WHAT IS EXPECTED.
Pull out every line containing the string "root".

* BEGIN DATASET EXCERPT *

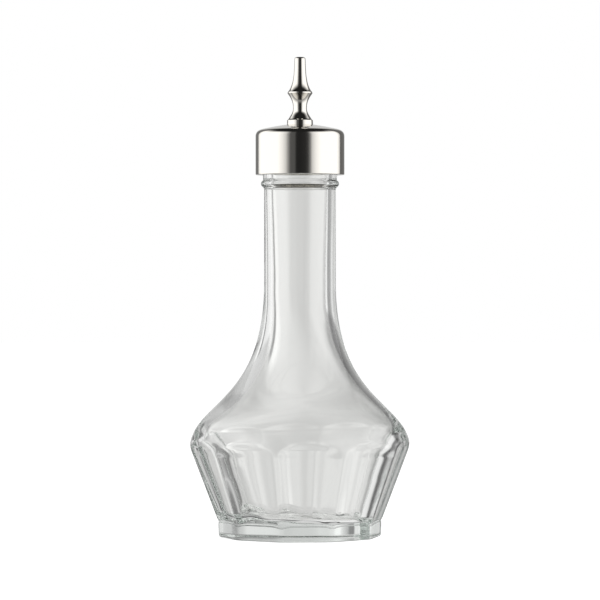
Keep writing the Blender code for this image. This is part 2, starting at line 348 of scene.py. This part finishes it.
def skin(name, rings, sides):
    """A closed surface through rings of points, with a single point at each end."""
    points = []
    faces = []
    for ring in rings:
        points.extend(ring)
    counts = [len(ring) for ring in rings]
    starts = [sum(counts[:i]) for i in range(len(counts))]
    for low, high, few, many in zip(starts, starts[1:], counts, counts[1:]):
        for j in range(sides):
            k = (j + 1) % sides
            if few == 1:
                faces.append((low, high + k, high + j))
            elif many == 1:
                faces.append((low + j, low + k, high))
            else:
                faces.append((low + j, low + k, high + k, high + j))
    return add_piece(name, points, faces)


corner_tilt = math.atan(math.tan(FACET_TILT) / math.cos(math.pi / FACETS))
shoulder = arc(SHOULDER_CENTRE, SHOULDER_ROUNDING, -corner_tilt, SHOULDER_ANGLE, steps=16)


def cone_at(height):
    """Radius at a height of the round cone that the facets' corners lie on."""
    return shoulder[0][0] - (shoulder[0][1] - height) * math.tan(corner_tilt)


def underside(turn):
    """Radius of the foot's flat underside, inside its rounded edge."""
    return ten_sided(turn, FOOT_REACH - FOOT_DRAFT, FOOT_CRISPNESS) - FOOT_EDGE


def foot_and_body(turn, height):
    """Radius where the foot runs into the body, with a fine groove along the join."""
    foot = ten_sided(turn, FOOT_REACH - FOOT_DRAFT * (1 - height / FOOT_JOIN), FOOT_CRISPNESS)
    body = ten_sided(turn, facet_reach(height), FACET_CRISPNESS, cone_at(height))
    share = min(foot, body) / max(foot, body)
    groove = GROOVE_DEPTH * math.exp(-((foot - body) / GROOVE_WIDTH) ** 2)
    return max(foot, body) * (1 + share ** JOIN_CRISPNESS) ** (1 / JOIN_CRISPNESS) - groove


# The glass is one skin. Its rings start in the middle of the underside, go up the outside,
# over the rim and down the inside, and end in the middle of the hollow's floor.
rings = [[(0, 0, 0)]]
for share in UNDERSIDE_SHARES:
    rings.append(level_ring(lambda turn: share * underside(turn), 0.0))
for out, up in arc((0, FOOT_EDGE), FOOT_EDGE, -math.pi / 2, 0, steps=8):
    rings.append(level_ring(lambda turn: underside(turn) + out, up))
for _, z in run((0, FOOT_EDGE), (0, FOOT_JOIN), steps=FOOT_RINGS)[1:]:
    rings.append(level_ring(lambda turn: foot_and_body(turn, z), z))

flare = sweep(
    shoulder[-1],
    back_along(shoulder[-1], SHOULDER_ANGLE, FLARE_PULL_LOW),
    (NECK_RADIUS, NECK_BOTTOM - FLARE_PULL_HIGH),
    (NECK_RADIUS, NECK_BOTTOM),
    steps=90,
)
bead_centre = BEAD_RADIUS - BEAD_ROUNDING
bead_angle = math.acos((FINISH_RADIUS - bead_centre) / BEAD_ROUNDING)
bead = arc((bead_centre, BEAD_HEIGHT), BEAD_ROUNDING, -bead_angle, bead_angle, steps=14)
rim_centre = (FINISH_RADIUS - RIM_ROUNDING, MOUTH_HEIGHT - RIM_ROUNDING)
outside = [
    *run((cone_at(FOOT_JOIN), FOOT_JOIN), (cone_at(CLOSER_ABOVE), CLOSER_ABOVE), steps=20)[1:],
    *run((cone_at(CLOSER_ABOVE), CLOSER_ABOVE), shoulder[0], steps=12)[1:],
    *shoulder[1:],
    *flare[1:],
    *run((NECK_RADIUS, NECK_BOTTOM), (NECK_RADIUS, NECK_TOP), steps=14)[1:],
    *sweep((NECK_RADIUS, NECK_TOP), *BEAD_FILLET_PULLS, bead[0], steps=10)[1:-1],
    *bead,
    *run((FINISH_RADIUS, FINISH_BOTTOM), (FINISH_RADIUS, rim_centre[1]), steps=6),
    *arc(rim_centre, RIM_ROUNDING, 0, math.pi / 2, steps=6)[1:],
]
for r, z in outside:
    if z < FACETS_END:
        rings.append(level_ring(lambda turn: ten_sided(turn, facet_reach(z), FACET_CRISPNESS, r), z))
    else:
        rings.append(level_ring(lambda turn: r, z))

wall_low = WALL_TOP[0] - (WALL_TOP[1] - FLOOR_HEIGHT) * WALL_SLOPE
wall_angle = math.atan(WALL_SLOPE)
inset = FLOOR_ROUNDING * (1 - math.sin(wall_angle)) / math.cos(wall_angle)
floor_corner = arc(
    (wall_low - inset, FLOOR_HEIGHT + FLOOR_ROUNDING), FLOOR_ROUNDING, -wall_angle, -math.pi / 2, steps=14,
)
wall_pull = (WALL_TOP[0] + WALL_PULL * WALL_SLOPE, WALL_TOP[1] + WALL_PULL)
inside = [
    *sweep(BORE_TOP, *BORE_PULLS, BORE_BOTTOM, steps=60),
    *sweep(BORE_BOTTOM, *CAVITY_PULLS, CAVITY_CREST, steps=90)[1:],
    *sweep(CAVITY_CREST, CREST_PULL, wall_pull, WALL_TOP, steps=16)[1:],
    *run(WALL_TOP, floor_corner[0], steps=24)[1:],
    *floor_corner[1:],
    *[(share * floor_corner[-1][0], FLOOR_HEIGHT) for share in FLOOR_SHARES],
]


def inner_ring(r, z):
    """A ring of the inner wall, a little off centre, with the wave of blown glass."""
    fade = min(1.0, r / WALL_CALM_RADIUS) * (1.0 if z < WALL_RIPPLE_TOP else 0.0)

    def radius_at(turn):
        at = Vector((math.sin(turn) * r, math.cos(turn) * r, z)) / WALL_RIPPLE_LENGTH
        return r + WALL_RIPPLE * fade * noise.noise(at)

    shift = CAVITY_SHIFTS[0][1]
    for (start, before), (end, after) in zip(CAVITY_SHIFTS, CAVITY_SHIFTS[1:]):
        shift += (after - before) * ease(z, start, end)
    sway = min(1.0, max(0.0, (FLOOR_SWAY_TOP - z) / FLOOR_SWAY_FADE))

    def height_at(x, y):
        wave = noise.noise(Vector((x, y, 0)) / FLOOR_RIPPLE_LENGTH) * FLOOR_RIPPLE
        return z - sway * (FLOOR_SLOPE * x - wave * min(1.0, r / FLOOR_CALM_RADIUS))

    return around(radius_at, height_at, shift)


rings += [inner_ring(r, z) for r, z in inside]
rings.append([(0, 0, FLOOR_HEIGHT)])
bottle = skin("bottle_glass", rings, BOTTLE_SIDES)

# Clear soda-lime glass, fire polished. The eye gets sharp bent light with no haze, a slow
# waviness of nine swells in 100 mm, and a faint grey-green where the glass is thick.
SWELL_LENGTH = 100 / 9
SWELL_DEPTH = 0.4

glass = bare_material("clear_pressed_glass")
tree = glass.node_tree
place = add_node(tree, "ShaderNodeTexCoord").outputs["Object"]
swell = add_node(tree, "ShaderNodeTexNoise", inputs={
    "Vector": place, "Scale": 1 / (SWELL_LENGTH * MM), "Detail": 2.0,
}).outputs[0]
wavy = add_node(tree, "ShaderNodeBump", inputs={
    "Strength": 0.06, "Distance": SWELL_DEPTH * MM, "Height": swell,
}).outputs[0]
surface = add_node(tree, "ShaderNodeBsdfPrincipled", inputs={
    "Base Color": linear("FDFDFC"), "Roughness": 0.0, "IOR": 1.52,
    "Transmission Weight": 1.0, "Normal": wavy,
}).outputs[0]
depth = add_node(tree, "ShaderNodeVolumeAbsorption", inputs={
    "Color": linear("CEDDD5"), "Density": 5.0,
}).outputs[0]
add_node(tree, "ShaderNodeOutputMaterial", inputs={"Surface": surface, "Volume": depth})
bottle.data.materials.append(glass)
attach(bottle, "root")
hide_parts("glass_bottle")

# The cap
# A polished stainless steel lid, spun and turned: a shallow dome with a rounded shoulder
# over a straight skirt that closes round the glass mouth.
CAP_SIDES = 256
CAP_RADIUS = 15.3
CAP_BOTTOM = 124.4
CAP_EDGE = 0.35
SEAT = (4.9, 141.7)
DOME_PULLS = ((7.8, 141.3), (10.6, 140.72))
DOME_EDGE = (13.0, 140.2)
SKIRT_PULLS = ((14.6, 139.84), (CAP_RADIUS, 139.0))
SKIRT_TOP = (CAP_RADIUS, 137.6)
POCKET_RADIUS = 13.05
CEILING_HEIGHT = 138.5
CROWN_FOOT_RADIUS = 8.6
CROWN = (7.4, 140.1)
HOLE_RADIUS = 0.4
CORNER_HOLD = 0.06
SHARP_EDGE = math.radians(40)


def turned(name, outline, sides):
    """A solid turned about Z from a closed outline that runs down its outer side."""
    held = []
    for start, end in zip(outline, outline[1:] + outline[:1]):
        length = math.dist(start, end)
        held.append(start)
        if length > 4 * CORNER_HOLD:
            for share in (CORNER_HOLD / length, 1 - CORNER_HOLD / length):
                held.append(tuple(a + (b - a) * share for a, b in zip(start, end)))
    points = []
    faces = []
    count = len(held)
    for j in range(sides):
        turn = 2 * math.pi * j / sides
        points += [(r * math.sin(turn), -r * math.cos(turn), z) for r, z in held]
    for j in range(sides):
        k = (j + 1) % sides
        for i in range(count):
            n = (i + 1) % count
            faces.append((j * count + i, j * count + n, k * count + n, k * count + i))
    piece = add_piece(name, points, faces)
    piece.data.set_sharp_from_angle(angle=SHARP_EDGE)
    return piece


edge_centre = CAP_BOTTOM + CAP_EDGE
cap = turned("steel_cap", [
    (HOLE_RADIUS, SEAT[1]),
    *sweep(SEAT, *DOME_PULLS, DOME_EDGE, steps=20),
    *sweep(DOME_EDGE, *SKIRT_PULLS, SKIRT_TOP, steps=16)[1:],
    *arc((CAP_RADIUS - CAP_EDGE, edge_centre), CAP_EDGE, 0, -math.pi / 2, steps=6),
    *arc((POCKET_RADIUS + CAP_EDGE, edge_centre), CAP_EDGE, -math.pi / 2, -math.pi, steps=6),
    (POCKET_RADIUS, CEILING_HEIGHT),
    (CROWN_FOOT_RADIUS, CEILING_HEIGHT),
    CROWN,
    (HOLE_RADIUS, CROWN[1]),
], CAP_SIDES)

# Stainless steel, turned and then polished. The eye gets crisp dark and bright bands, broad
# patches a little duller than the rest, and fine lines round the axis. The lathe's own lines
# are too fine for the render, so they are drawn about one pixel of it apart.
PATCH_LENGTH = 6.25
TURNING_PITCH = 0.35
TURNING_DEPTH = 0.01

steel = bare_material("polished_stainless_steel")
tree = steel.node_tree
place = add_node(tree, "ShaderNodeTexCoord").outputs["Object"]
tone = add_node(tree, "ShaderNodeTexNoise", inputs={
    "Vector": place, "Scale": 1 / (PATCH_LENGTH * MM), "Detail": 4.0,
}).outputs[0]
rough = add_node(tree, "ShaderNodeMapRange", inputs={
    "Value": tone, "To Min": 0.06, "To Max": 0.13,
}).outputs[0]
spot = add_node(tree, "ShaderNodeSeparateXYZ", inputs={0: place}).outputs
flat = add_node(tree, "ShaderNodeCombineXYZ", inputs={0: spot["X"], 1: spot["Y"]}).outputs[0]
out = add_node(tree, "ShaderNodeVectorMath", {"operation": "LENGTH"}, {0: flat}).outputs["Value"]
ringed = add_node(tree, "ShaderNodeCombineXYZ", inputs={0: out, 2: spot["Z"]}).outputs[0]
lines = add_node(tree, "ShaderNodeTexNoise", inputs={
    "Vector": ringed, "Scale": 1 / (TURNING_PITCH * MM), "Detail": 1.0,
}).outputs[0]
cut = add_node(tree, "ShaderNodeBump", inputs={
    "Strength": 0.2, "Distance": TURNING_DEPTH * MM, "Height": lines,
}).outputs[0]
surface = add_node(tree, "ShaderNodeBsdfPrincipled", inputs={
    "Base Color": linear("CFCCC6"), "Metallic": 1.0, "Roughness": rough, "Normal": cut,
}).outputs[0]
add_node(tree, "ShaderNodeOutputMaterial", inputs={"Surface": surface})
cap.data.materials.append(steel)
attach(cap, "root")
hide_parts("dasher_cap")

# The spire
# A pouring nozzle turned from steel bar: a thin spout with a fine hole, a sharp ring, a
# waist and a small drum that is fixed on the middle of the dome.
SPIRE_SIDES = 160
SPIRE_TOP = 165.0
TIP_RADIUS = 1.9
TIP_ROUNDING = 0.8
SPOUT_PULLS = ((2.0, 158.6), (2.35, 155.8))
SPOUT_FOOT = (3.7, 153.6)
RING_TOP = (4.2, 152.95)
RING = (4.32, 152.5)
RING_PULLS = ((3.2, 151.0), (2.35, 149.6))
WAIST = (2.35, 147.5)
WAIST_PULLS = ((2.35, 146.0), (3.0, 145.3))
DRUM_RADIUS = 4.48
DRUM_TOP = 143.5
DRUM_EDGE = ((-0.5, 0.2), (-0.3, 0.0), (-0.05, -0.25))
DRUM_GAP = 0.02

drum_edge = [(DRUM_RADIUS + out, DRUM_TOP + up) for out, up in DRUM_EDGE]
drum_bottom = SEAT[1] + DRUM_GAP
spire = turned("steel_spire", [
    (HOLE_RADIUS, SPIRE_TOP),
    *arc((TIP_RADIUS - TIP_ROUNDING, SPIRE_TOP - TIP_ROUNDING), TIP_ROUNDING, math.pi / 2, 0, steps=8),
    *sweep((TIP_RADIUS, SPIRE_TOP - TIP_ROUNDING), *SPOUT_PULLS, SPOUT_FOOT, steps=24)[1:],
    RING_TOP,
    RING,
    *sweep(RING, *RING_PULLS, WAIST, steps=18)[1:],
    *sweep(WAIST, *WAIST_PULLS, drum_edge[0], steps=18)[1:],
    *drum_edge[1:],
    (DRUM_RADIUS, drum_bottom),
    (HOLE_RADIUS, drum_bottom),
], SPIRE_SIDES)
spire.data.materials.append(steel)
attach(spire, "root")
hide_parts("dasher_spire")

* END DATASET EXCERPT *

SOLVED EXERCISE.
attach(bottle, "root")
attach(cap, "root")
attach(spire, "root")